Task brief - Return each line containing the string "picture".

Material supplied -
▶

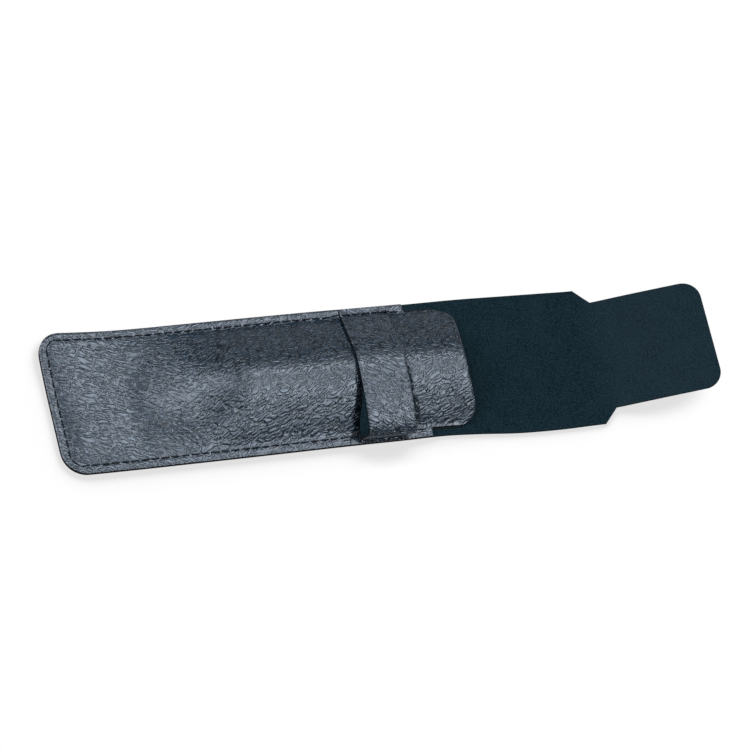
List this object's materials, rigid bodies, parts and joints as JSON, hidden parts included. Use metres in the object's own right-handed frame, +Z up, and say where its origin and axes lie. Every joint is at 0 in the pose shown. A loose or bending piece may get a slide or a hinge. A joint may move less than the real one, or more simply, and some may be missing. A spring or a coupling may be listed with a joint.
{
  "type": "single pen sleeve",
  "caption": "Sewn leatherette pen sleeve with a suede-lined pocket, a loose cross strap and a fold-over flap that ends in a tuck-in tongue, shown open.",
  "frame": {"origin": "on the underside of the back, on the centre line, at the middle of the sewn pocket", "axes": "+X from the sewn closed end towards the flap and its tongue, +Y across the sleeve, +Z up out of the front"},
  "size_m": [0.2158, 0.047, 0.0142],
  "materials": {
    "cover": "grained",
    "lining": "suede",
    "thread": "matt"
  },
  "bodies": {
    "sleeve": {"back_cover": "cover", "back_lining": "lining", "front_cover": "cover", "front_lining": "lining", "strap_cover": "cover", "strap_lining": "lining", "front_stitching": "thread", "back_stitching": "thread"},
    "flap": {"flap_cover": "cover", "flap_lining": "lining"},
    "tongue": {"tongue_cover": "cover", "tongue_lining": "lining"}
  },
  "joints": [
    {"name": "flap_fold", "type": "hinge", "parent": "sleeve", "child": "flap", "pos_m": [0.094, 0, 0.0028], "axis": [0, -1, 0], "range_deg": [0, 155]},
    {"name": "tongue_crease", "type": "hinge", "parent": "flap", "child": "tongue", "pos_m": [0.1175, 0, 0.0008], "axis": [0, -1, 0], "range_deg": [-14, 10]}
  ]
}
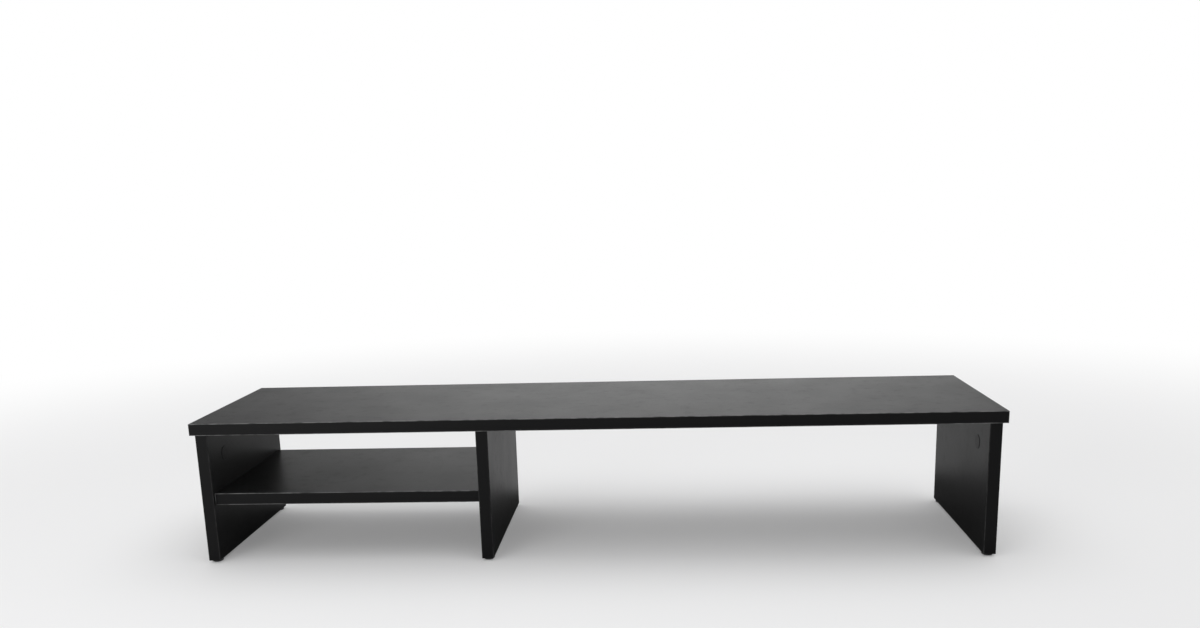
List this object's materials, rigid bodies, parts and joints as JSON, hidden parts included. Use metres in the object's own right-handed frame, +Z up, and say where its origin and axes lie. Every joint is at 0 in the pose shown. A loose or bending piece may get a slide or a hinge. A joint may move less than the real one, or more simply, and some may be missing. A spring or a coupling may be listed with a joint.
{
  "type": "desktop monitor riser",
  "caption": "Long low board on three upright panels that raises a display above a desk, with a half-width shelf in its left bay and a wide open bay on the right.",
  "frame": {"origin": "on the desk surface, below the middle of the top board", "axes": "+X along the riser to the right as seen by a person at the desk, +Y away from that person to the rear, +Z up"},
  "size_m": [1, 0.25, 0.183],
  "materials": {
    "melamine_board": "black melamine-faced chipboard, satin, finely textured",
    "edge_band": "black ABS edge band, satin, rounded arrises",
    "beech": "fluted beech, raw",
    "bolt_steel": "zinc-plated steel",
    "cam_zinc": "die-cast zinc, matt",
    "cover_foil": "black decor foil, self-adhesive",
    "glide_plastic": "black polyethylene, smooth",
    "nail_steel": "bright steel"
  },
  "bodies": {
    "root": {"top_board": "melamine_board", "left_panel": "melamine_board", "middle_panel": "melamine_board", "right_panel": "melamine_board", "shelf_board": "melamine_board", "top_front_band": "edge_band", "top_rear_band": "edge_band", "top_left_band": "edge_band", "top_right_band": "edge_band", "left_panel_front_band": "edge_band", "left_panel_rear_band": "edge_band", "left_panel_bottom_band": "edge_band", "middle_panel_front_band": "edge_band", "middle_panel_rear_band": "edge_band", "middle_panel_bottom_band": "edge_band", "right_panel_front_band": "edge_band", "right_panel_rear_band": "edge_band", "right_panel_bottom_band": "edge_band", "shelf_front_band": "edge_band", "shelf_rear_band": "edge_band", "left_top_dowels": "beech", "middle_top_dowels": "beech", "right_top_dowels": "beech", "shelf_left_dowels": "beech", "shelf_right_dowels": "beech", "left_top_bolts": "bolt_steel", "middle_top_bolts": "bolt_steel", "right_top_bolts": "bolt_steel", "shelf_left_bolts": "bolt_steel", "shelf_right_bolts": "bolt_steel", "left_panel_cams": "cam_zinc", "middle_panel_cams": "cam_zinc", "right_panel_cams": "cam_zinc", "shelf_cams": "cam_zinc", "left_panel_cam_covers": "cover_foil", "middle_panel_cam_covers": "cover_foil", "right_panel_cam_covers": "cover_foil", "shelf_cam_covers": "cover_foil", "left_panel_glides": "glide_plastic", "middle_panel_glides": "glide_plastic", "right_panel_glides": "glide_plastic", "left_panel_glide_nails": "nail_steel", "middle_panel_glide_nails": "nail_steel", "right_panel_glide_nails": "nail_steel"}
  },
  "joints": []
}
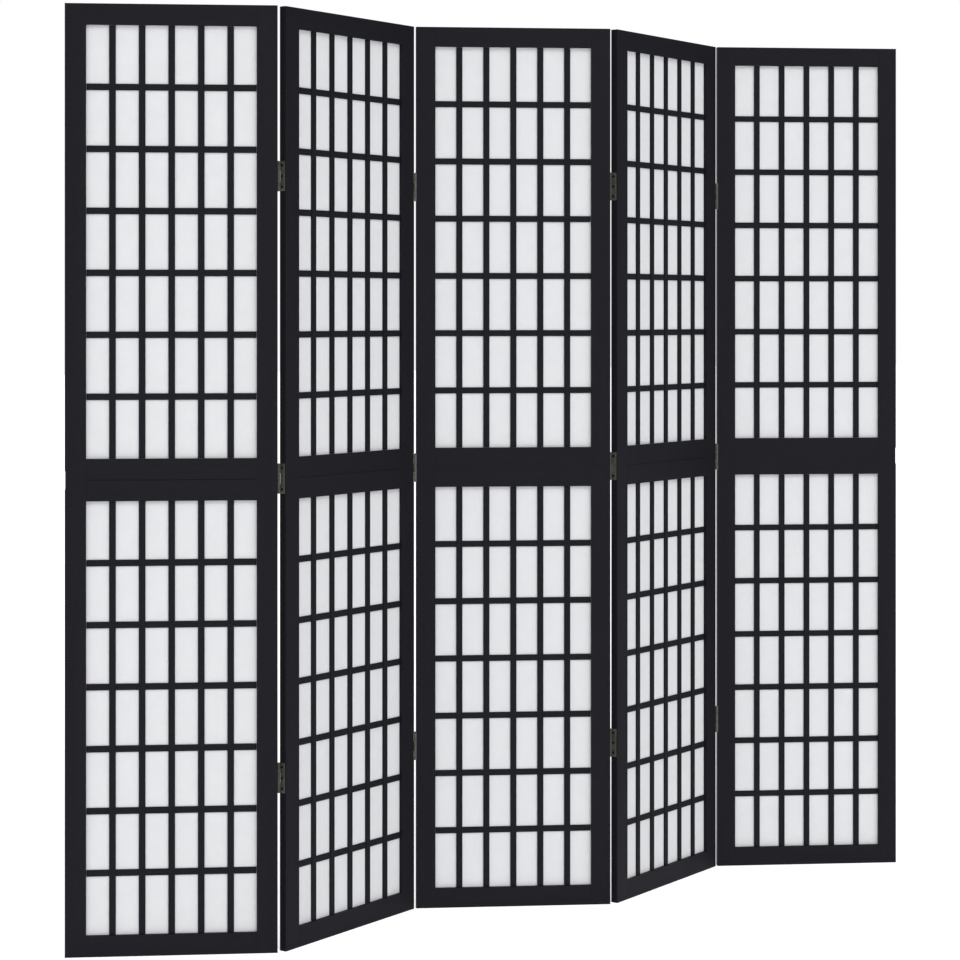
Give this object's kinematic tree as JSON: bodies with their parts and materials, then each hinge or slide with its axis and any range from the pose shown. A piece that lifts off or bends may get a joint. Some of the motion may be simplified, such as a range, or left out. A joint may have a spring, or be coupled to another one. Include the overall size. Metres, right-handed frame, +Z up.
{
  "type": "folding screen",
  "caption": "Shoji folding screen: dark wooden panels of stacked half frames with a lattice over white paper, joined by butt hinges and standing in a zigzag.",
  "frame": {"origin": "on the floor under the centre of the middle panel", "axes": "+X along the run of the screen, from the first panel to the last; +Y towards the back, where the paper beads are; +Z up"},
  "size_m": [1.8692, 0.1796, 1.8],
  "materials": {
    "frame_wood": "black stain under a satin lacquer",
    "lattice_wood": "black stain under a satin lacquer",
    "bead_wood": "black stain under a satin lacquer",
    "washi_paper": "matt white fibre paper, a little translucent",
    "hinge_bronze": "antique bronze plate, rubbed at the edges",
    "pin_steel": "darkened steel"
  },
  "bodies": {
    "panel_1": {"panel_1_end_plate": "hinge_bronze", "panel_1_hinge_leaves": "hinge_bronze", "panel_1_lower_lattice": "lattice_wood", "panel_1_lower_paper": "washi_paper", "panel_1_lower_rails": "frame_wood", "panel_1_lower_stiles": "frame_wood", "panel_1_paper_beads": "bead_wood", "panel_1_upper_lattice": "lattice_wood", "panel_1_upper_paper": "washi_paper", "panel_1_upper_rails": "frame_wood", "panel_1_upper_stiles": "frame_wood"},
    "panel_2": {"panel_2_hinge_leaves": "hinge_bronze", "panel_2_lower_lattice": "lattice_wood", "panel_2_lower_paper": "washi_paper", "panel_2_lower_rails": "frame_wood", "panel_2_lower_stiles": "frame_wood", "panel_2_paper_beads": "bead_wood", "panel_2_upper_lattice": "lattice_wood", "panel_2_upper_paper": "washi_paper", "panel_2_upper_rails": "frame_wood", "panel_2_upper_stiles": "frame_wood", "fold_1_hinge_pins": "pin_steel"},
    "panel_3": {"panel_3_hinge_leaves": "hinge_bronze", "panel_3_lower_lattice": "lattice_wood", "panel_3_lower_paper": "washi_paper", "panel_3_lower_rails": "frame_wood", "panel_3_lower_stiles": "frame_wood", "panel_3_paper_beads": "bead_wood", "panel_3_upper_lattice": "lattice_wood", "panel_3_upper_paper": "washi_paper", "panel_3_upper_rails": "frame_wood", "panel_3_upper_stiles": "frame_wood", "fold_2_hinge_pins": "pin_steel", "fold_3_hinge_pins": "pin_steel"},
    "panel_4": {"panel_4_hinge_leaves": "hinge_bronze", "panel_4_lower_lattice": "lattice_wood", "panel_4_lower_paper": "washi_paper", "panel_4_lower_rails": "frame_wood", "panel_4_lower_stiles": "frame_wood", "panel_4_paper_beads": "bead_wood", "panel_4_upper_lattice": "lattice_wood", "panel_4_upper_paper": "washi_paper", "panel_4_upper_rails": "frame_wood", "panel_4_upper_stiles": "frame_wood", "fold_4_hinge_pins": "pin_steel"},
    "panel_5": {"panel_5_end_plate": "hinge_bronze", "panel_5_hinge_leaves": "hinge_bronze", "panel_5_lower_lattice": "lattice_wood", "panel_5_lower_paper": "washi_paper", "panel_5_lower_rails": "frame_wood", "panel_5_lower_stiles": "frame_wood", "panel_5_paper_beads": "bead_wood", "panel_5_upper_lattice": "lattice_wood", "panel_5_upper_paper": "washi_paper", "panel_5_upper_rails": "frame_wood", "panel_5_upper_stiles": "frame_wood"}
  },
  "joints": [
    {"name": "fold_2", "type": "hinge", "parent": "panel_3", "child": "panel_2", "pos_m": [-0.18736, 0.0755, 0.9], "axis": [0, 0, 1], "range_deg": [-49, 131]},
    {"name": "fold_3", "type": "hinge", "parent": "panel_3", "child": "panel_4", "pos_m": [0.18736, -0.0755, 0.9], "axis": [0, 0, 1], "range_deg": [-49, 131]},
    {"name": "fold_1", "type": "hinge", "parent": "panel_2", "child": "panel_1", "pos_m": [-0.56209, -0.0755, 0.9], "axis": [0, 0, -1], "range_deg": [-49, 131]},
    {"name": "fold_4", "type": "hinge", "parent": "panel_4", "child": "panel_5", "pos_m": [0.56209, 0.0755, 0.9], "axis": [0, 0, -1], "range_deg": [-49, 131]}
  ],
  "couplings": [
    {"joint": "fold_3", "follows": "fold_2", "ratio": 1}
  ]
}
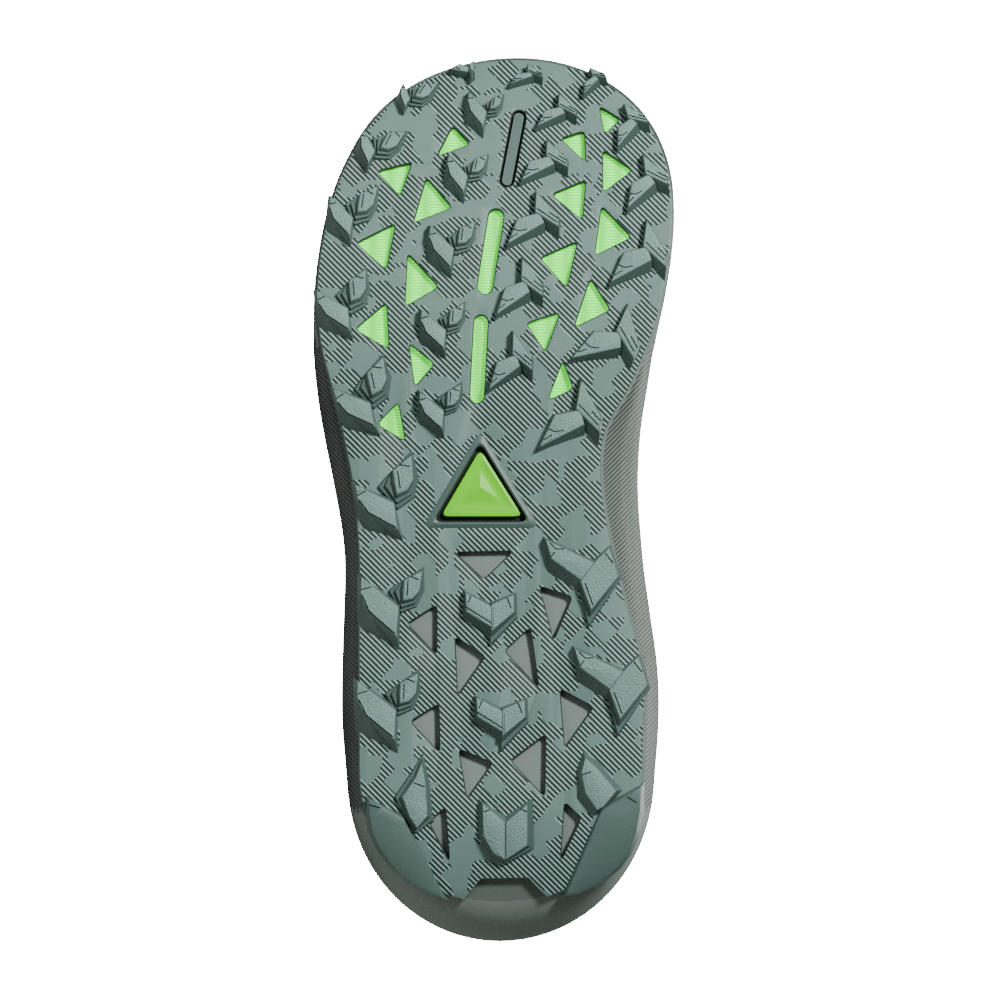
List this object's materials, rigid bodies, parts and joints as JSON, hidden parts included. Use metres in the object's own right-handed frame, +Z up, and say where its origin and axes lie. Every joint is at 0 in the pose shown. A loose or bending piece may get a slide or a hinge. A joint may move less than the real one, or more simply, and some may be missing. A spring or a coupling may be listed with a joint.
{
  "type": "trail running shoe",
  "caption": "Empty right trail running shoe with a lugged, windowed rubber sole on thick foam, lying on its lateral side.",
  "frame": {"origin": "centre of the bounding box's base, on the floor that the shoe lies on", "axes": "the shoe lies on its lateral side: toe towards -X, sole towards -Y, medial side up, +Z up"},
  "size_m": [0.3016, 0.1378, 0.1217],
  "materials": {
    "outsole": "matt, finely ribbed",
    "sole_badge": "satin",
    "forefoot_layer": "ribbed weave",
    "midsole": "moulded foam",
    "insole": "brushed",
    "upper": "knitted mesh with smooth overlays",
    "tongue": "padded mesh",
    "lace": "woven"
  },
  "bodies": {
    "root": {"outsole": "outsole", "sole_badge": "sole_badge", "forefoot_layer": "forefoot_layer", "midsole": "midsole", "insole": "insole", "upper": "upper", "tongue": "tongue", "lace": "lace"}
  },
  "joints": []
}
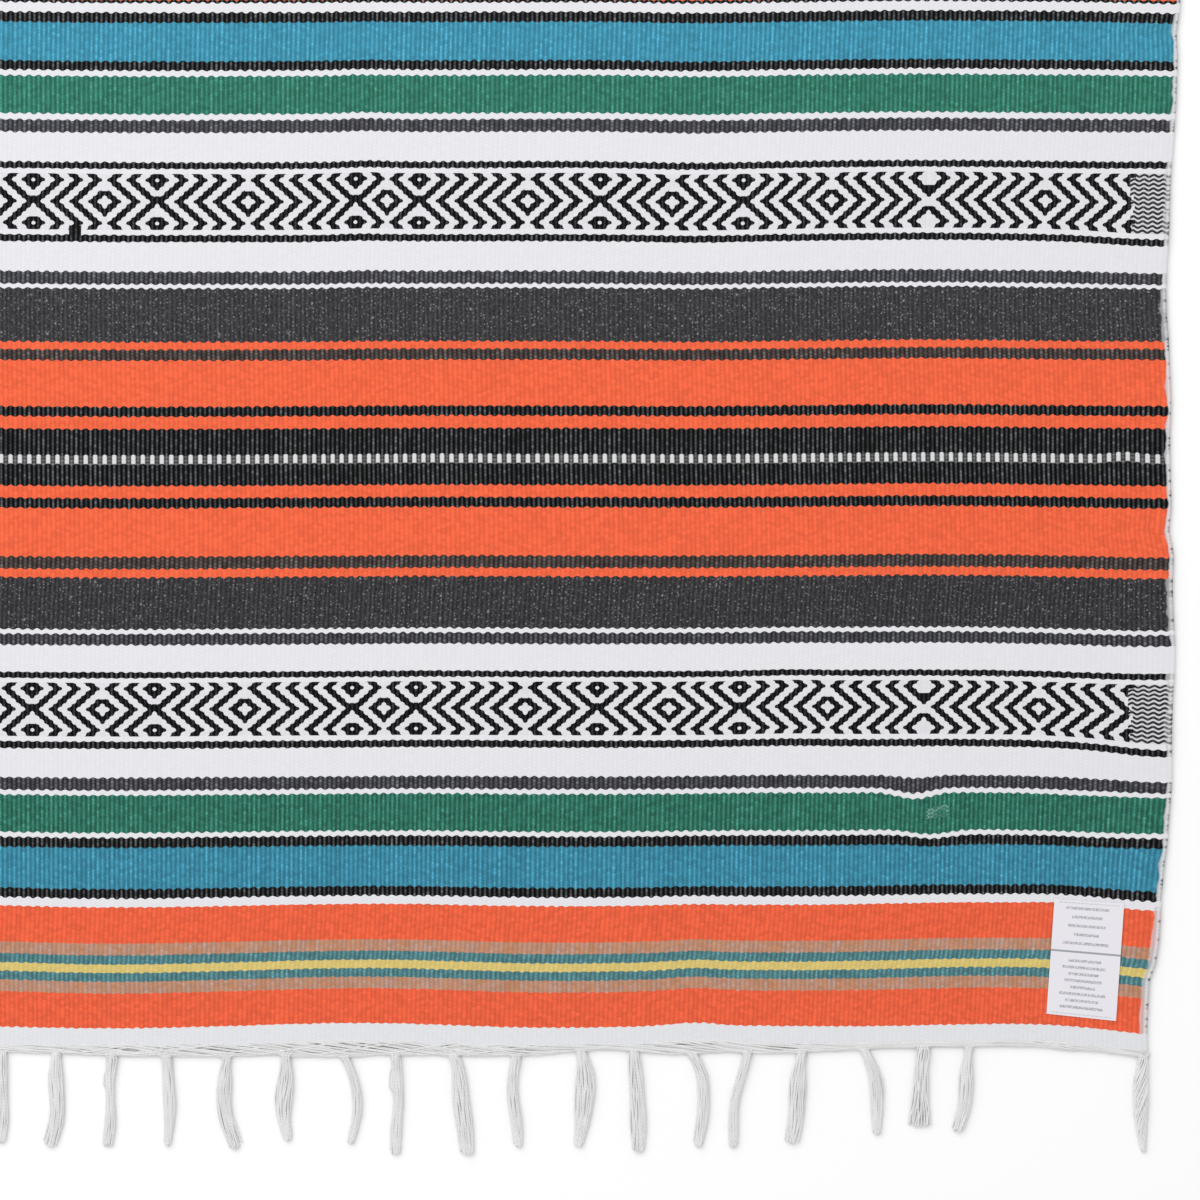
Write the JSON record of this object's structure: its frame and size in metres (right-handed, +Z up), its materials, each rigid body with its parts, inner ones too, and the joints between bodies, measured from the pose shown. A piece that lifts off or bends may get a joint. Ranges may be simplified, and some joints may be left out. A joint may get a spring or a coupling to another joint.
{
  "type": "mexican serape",
  "caption": "Flat striped weft-faced blanket with diamond twill bands, knotted fringe at both ends and a small sewn care label.",
  "frame": {"origin": "on the floor, in the middle of the serape lying flat", "axes": "+X across the width, along the stripes; +Y along the length, away from the end with the label; +Z up from the floor"},
  "size_m": [1.2698, 2.061, 0.0046],
  "materials": {
    "striped_weave": "ribbed weft-faced weave in stripes of orange, black, charcoal, white, green, blue, teal and yellow",
    "warp_yarn": "loose natural white cotton yarn, knotted",
    "label_tape": "smooth white satin tape"
  },
  "bodies": {
    "root": {"woven_cloth": "striped_weave", "fringe_near": "warp_yarn", "fringe_far": "warp_yarn", "care_label": "label_tape"}
  },
  "joints": []
}
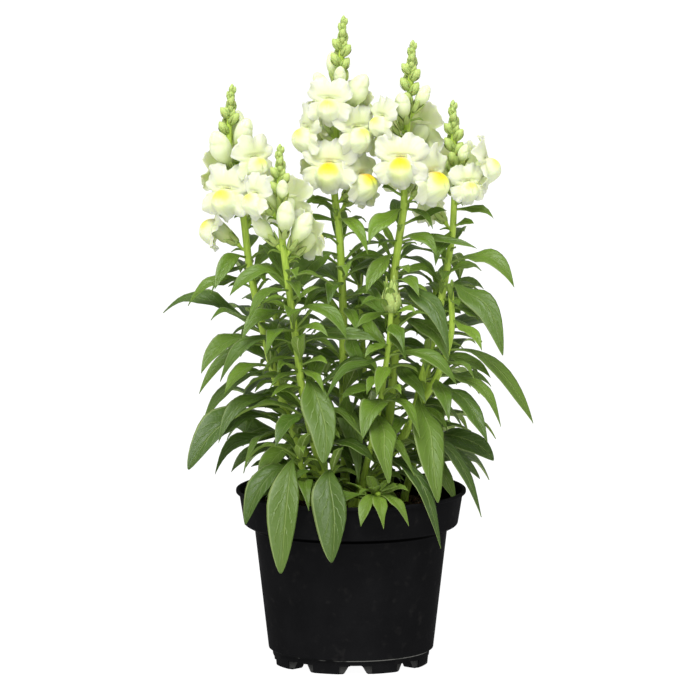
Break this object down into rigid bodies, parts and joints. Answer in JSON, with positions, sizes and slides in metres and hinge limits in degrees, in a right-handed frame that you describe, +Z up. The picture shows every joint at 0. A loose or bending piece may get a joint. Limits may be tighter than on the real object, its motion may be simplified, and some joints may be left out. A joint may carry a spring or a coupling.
{
  "type": "snapdragon plant in a pot",
  "caption": "White snapdragon in bloom: upright flowering stems with two-lipped flowers, buds and narrow leaves, growing in a round black nursery pot of soil.",
  "frame": {"origin": "on the floor under the middle of the plant and pot, at the centre of the pot's foot", "axes": "+Z up along the stems, -Y towards the front that the picture shows, +X to the right in it"},
  "size_m": [0.193, 0.1425, 0.3397],
  "materials": {
    "pot_plastic": "satin",
    "potting_soil": "matte",
    "green_growth": "satin",
    "petals": "matte",
    "bud_petals": "matte"
  },
  "bodies": {
    "root": {"pot": "pot_plastic", "soil": "potting_soil", "flowering_stem_1": "green_growth", "flowering_stem_2": "green_growth", "flowering_stem_3": "green_growth", "flowering_stem_4": "green_growth", "flowering_stem_5": "green_growth", "leafy_shoot_1": "green_growth", "leafy_shoot_2": "green_growth", "leafy_shoot_3": "green_growth", "leafy_shoot_4": "green_growth", "leafy_shoot_5": "green_growth", "leafy_shoot_6": "green_growth", "flower_01": "petals", "flower_02": "petals", "flower_03": "petals", "flower_04": "petals", "flower_05": "petals", "flower_06": "petals", "flower_07": "petals", "flower_08": "petals", "flower_09": "petals", "flower_10": "petals", "flower_11": "petals", "flower_12": "petals", "flower_13": "petals", "flower_14": "petals", "flower_15": "petals", "flower_16": "petals", "flower_17": "petals", "flower_18": "petals", "flower_19": "petals", "flower_20": "petals", "flower_21": "petals", "flower_22": "petals", "flower_23": "petals", "flower_24": "petals", "flower_25": "petals", "flower_26": "petals", "flower_27": "petals", "white_bud_01": "bud_petals", "white_bud_02": "bud_petals", "white_bud_03": "bud_petals", "white_bud_04": "bud_petals", "white_bud_05": "bud_petals", "white_bud_06": "bud_petals", "white_bud_07": "bud_petals", "white_bud_08": "bud_petals", "white_bud_09": "bud_petals", "white_bud_10": "bud_petals", "white_bud_11": "bud_petals", "white_bud_12": "bud_petals", "white_bud_13": "bud_petals", "white_bud_14": "bud_petals", "white_bud_15": "bud_petals", "white_bud_16": "bud_petals", "white_bud_17": "bud_petals", "white_bud_18": "bud_petals"}
  },
  "joints": []
}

◀

Response for this exercise -
Break this object down into rigid bodies, parts and joints. Answer in JSON, with positions, sizes and slides in metres and hinge limits in degrees, in a right-handed frame that you describe, +Z up. The picture shows every joint at 0. A loose or bending piece may get a joint. Limits may be tighter than on the real object, its motion may be simplified, and some joints may be left out. A joint may carry a spring or a coupling.
  "frame": {"origin": "on the floor under the middle of the plant and pot, at the centre of the pot's foot", "axes": "+Z up along the stems, -Y towards the front that the picture shows, +X to the right in it"},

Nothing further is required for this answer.